Итак, можно ли вывести некую «общую формулу» модерна, относительно которой и был заявлен этот «пост-»? На первый взгляд, это кажется желанием объять необъятное — ведь в таком случае одним и тем же термином пришлось бы объединять непримиримых идеологических противников, таких, как, к примеру папские инквизиторы и деятели Великой французской революции. Однако ключ здесь скрывается в самом этом слове — идеология. Именно идеологическое мышление, с такими его характерными атрибутами, как недостижимость трансцендентного идеала, тотальная иерархия, всеобщая классификация, рационализм и линейный прогресс, стало основным содержанием модерна как эпохи. При этом различные идеологии могут сколь угодно противоречить друг другу — их модернистская сущность от этого не меняется. Более того, сам модерн и существует за счет этого напряжения между различными идеологическими антиподами, погружая тем самым всю реальность в контекст их борьбы и не оставляя никакого места для оригинальных, независимых проектов — так по сути и возникло само слово «утопия»…

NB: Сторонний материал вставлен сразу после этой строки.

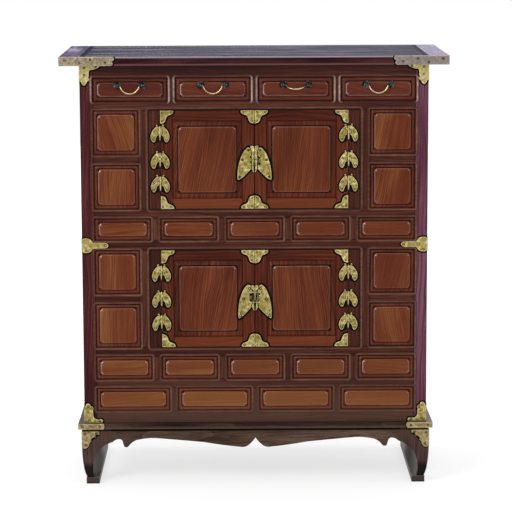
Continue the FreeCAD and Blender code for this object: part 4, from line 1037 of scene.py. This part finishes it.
def moth(piece, nails, tier, word, top):
    """Half of the moth-shaped lock plate: wing, raised body, slot and staple."""
    lock = LOCKS[tier]
    face = front_face(0, top, SIDES[word])
    near = FRONT_GAP
    plate(piece, face, lock.wing, past(near), shadow_skirt=DOOR_SHADOW_SKIRT, tone=lock.tone)
    plate(piece, face, lock.body, past(near), 1.5, base=1.25, shadow_skirt=2.4, edge=0.7, tone=0.15)
    left, low, right, high = SLOTS[tier, word]
    slot = frame_loop((left, right), (low, high), 0, 1.4, False, 3)
    piece.rings([[face.at(across, up, out) for across, up in slot] for out in (0.9, 1.45)], DARK)
    centre, middle = (left + right) / 2, (low + high) / 2
    turns = [step * math.pi / 10 for step in range(11)]
    arch = [face.at(centre, middle + 5.6 * math.cos(turn), 1.1 + 4.6 * math.sin(turn)) for turn in turns]
    tube(piece, arch, 1.1, wear=0.3)
    if tier == "lower":
        for drop, reach in ((-21, 15.5), (-51, 13.5)):
            path = [face.at(value, drop, 3.6) for value in (near, reach - 1.6, reach)]
            tube(piece, [*path, face.at(reach, drop, 1.0)], 1.5, wear=0.7)
            dome(piece, face, reach, drop, 2.3, 1.0, BRASS, 3.8, wear=0.7)
        for across, up in lock.nails:
            nail(nails, face, across, up, size=1.2, shine=0.5)
    else:
        turns = [math.radians(-90 + 18 * part) for part in range(11)]
        boss = [
            [face.at(near + radius * math.cos(turn), -14 + radius * math.sin(turn), out) for turn in turns]
            for radius, out in ((3.6, 2.6), (1.1, 3.9))
        ]
        piece.rings(boss, wear=0.8)
        for up in (-24, -40, -58, -70):
            tube(piece, [face.at(value, up, 2.7) for value in (near, 7.4)], 0.55, DARK)
        for across, up in lock.nails:
            dome(nails, face, across, up, 4.2, 0.9, BRASS, 1.1, wear=-1.2)
    if word == "right":
        for up in (-31, -39, -47):
            dome(piece, face, centre + 1.2, up, 1.9, 1.4, BRASS, 1.45, wear=1.0)


def door(tier, word):
    side = SIDES[word]
    body = f"door_{tier}_{word}"
    tail = f"{tier}_{word}"
    bottom, top = within(ROWS[f"{tier}_tier"], FRONT_GAP)
    near, far = within((0, HINGE_LINE), FRONT_GAP)
    wood_frame = Piece(f"{body}_frame", body, "frame_wood", [frame_red], [f"door_frame_{tail}"])
    for start in (near, far - DOOR_STILE):
        x = mirrored(side, start, start + DOOR_STILE)
        bar(wood_frame, x, (bottom, top), True, DOOR_DEPTH, draw.uniform(0.0, 0.2), edge=-0.6)
    inner = mirrored(side, near + DOOR_STILE, far - DOOR_STILE)
    bar(wood_frame, inner, (bottom, bottom + DOOR_RAIL), False, DOOR_DEPTH, 0.5, edge=-0.5)
    bar(wood_frame, inner, (top - DOOR_RAIL, top), False, DOOR_DEPTH, -0.4, edge=-0.5)
    board = Piece(f"{body}_panel", body, "panel_wood", [field_red, frame_red], [f"door_panel_{tail}"])
    angle = draw.uniform(74, 78) if side < 0 else 90
    tone = draw.uniform(-0.05, 0.1) + (0.1 if tier == "upper" else -0.05)
    panel(board, inner, (bottom + DOOR_RAIL, top - DOOR_RAIL), "door", angle, tone, draw.uniform(-0.1, 0.1))
    plates = Piece(f"{body}_plates", body, "brass", [brass, black_and_shadow], [f"door_plates_{tail}"])
    nails = Piece(f"{body}_nails", body, "iron", [brass, black_and_shadow], [f"door_nails_{tail}"])
    for x_edge, inward in ((near, 1), (far, -1)):
        for z_edge, upward in ((bottom, 1), (top, -1)):
            face = Face((side * x_edge, FRONT, z_edge), (side * inward, 0, 0), (0, 0, upward), (0, -1, 0))
            plate(plates, face, CORNER_PLATE, held(0, 0, 60, 60), shadow_skirt=DOOR_SHADOW_SKIRT)
            for across, up in CORNER_NAILS:
                nail(nails, face, across, up, size=0.9)
    moth(plates, nails, tier, word, top - LOCK_DROP)
    leaves = Piece(f"{body}_hinges", body, "brass", [brass, black_and_shadow], [f"door_hinges_{tail}"])
    for height in hinge_heights(tier):
        half_hinge(leaves, nails, side * HINGE_LINE, height, -side, (1,))


for tier in TIERS:
    for word in SIDES:
        door(tier, word)


# Drawers

ROSETTE = (
    (11.6, 0.0), (11.8, 0.6), (11.0, 1.5), (9.6, 1.7), (8.6, 1.2), (7.6, 1.3), (6.2, 2.4), (4.6, 3.2),
    (3.4, 4.2), (2.7, 5.2), (2.7, 7.4), (3.4, 8.0),
)
BAIL_END = ((1.6, 0), (2.9, 0.3), (3.1, 1.2), (2.2, 2.2), (0.4, 2.6))
PULL_HALF = 35.0
EYE_OUT = 8
EYE_DROP = 20
EYE_RADIUS = 3.1
BAIL_START = 31.0
BAIL_BEND = 4.0
BAIL_DROP = 24.0
# How many of a bail's segments at each end are as dark as the eyes
DARK_SEGMENTS = 8
RAISED_ANGLE = {3: 64.0}


def bail_path():
    """The line of a bail in its own plane: across, and down from the eyes."""
    reach = (BAIL_START ** 2 / BAIL_DROP + BAIL_DROP) / 2
    bow_centre = reach - BAIL_BEND - BAIL_DROP
    bow_radius = reach - BAIL_BEND
    lean = math.atan2(bow_centre + BAIL_BEND, BAIL_START)
    half = [(-PULL_HALF - 5, 0.0), (-PULL_HALF, 0.0), (-BAIL_START - 0.5, 0.0)]
    for step in range(6):
        turn = math.pi / 2 + (lean - math.pi / 2) * step / 5
        half.append((-BAIL_START + BAIL_BEND * math.cos(turn), -BAIL_BEND + BAIL_BEND * math.sin(turn)))
    start = math.pi + lean
    for step in range(1, 12):
        turn = start + (1.5 * math.pi - start) * step / 12
        half.append((bow_radius * math.cos(turn), bow_centre + bow_radius * math.sin(turn)))
    return half + [(0.0, -BAIL_DROP)] + [(-across, up) for across, up in reversed(half)]


def drawer(number, x):
    body = f"drawer_{number}"
    z = within(ROWS["drawer_row"], FRONT_GAP)
    board = Piece(f"{body}_board", body, "panel_wood", [drawer_red, drawer_red], [f"drawer_front_{number}"])
    panel(board, within(x, FRONT_GAP), z, "drawer", draw.uniform(-6, 6), draw.uniform(-0.1, 0.1) - 0.1, 0.1)
    centre = (x[0] + x[1]) / 2
    eye_y, eye_z = FRONT - EYE_OUT, z[1] - EYE_DROP
    mounts = Piece(f"{body}_rosettes", body, "iron", [iron], [f"pull_mounts_{number}"])
    turns = [step * math.tau / 14 for step in range(15)]
    for side in SIDES.values():
        at = centre + side * PULL_HALF
        lathe(mounts, (at, FRONT + 1, eye_z), (0, -1, 0), ROSETTE, wear=0.05, around=20)
        # The eye's ring is lightened with a painted highlight
        ring = [
            (at, eye_y + EYE_RADIUS * math.cos(turn), eye_z + EYE_RADIUS * math.sin(turn)) for turn in turns
        ]
        tube(mounts, ring, 1.15, wear=0.9)
    bail = Piece(f"bail_{number}_wire", f"bail_{number}", "brass", [bail_brass, iron], [f"bail_{number}"])
    angle = math.radians(RAISED_ANGLE.get(number, 0.0))
    line = bail_path()
    path = [
        (centre + across, eye_y + up * math.sin(angle), eye_z + up * math.cos(angle)) for across, up in line
    ]
    radii = [2.05 - 0.45 * min(abs(across) / BAIL_START, 1.0) for across, _ in line]
    dark = [1] * DARK_SEGMENTS
    marks = dark + [0] * (len(path) - 1 - 2 * DARK_SEGMENTS) + dark
    tube(bail, path, radii, marks, around=12, wear=0.3)
    for side in SIDES.values():
        at = centre + side * (PULL_HALF + 4.4)
        lathe(bail, (at, eye_y, eye_z), (side, 0, 0), BAIL_END, 1, around=12, wear=0.8)


for number, x in enumerate(four_openings, 1):
    drawer(number, x)

for piece in pieces:
    piece.build()


# Floor, light and camera

def floor_material():
    """White where the camera looks, with a share of the real shading so that the shadow stays."""
    shader = new_material("studio_floor")
    matte = shader.node("BsdfDiffuse", Color=(0.86, 0.86, 0.86))
    glow = shader.node("Emission", Color=(1, 1, 1), Strength=1.35)
    distance = shader.node("VectorMath", i0=shader.node("TexCoord").outputs["Object"])
    distance.operation = "LENGTH"
    share = shader.times(shader.camera_rays(), shader.fade(distance.outputs["Value"], 1.2, 2.4, 0.526, 1.0))
    return shader.close(shader.node("MixShader", Fac=share, i1=matte.outputs[0], i2=glow.outputs[0]))


FLOOR_HALF = 9.0
FLOOR_HEIGHT = -0.0004
floor_corners = [
    (x * FLOOR_HALF, y * FLOOR_HALF, FLOOR_HEIGHT) for x, y in ((-1, -1), (1, -1), (1, 1), (-1, 1))
]
floor_mesh = bpy.data.meshes.new("floor")
floor_mesh.from_pydata(floor_corners, [], [(0, 1, 2, 3)])
floor_mesh.materials.append(floor_material())
floor = bpy.data.objects.new("floor", floor_mesh)
bpy.context.scene.collection.objects.link(floor)

world = bpy.data.worlds.new("studio")
bpy.context.scene.world = world
sky = Shader(world, "OutputWorld")
brightness = sky.fade(sky.camera_rays(), 0.0, 1.0, 0.42, 1.0)
sky.close(sky.node("Background", Color=(1, 1, 1), Strength=brightness))


def lamp(name, place, target, size, power):
    data = bpy.data.lights.new(name, "AREA")
    data.shape = "RECTANGLE"
    data.size, data.size_y = size
    data.energy = power
    item = bpy.data.objects.new(name, data)
    item.location = place
    item.rotation_euler = (Vector(target) - Vector(place)).to_track_quat("-Z", "Y").to_euler()
    bpy.context.scene.collection.objects.link(item)


lamp("key", (-2.6, -3.2, 3.0), (0, 0, 0.6), (1.8, 1.8), 95)
lamp("fill", (3.0, -3.4, 1.8), (0, 0, 0.6), (2.4, 2.4), 40)
lamp("overhead", (0, 0.4, 3.8), (0, 0, 0.8), (3.0, 2.2), 50)
lamp("behind", (0.5, 3.6, 2.2), (0, 0, 0.7), (2.4, 2.0), 45)

camera_data = bpy.data.cameras.new("camera")
camera_data.lens = 150.15
camera_data.sensor_width = 36
camera_data.shift_y = -0.05
camera_data.clip_end = 60
camera = bpy.data.objects.new("camera", camera_data)
camera.location = (-0.0496, -6.4229, 1.6696)
camera.rotation_euler = [math.radians(angle) for angle in (81.480, 0.215, -0.525)]
bpy.context.scene.collection.objects.link(camera)
bpy.context.scene.camera = camera
bpy.context.scene.view_settings.view_transform = "Standard"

Канадский культуролог Марк Анжено делает из этого интересный вывод — «утопией» в таком случае становится весь реальный мир вообще, поскольку
в рамках идеологии одна форма извращенного сознания всегда дополняется другой формой, противоположной и дополняющей, и также отчужденной. В обоих случаях как встревоженный пессимист, так и наивный простак не делают главного: они даже не пытаются увидеть мир таким, какой он есть на самом деле, а не черным или белым.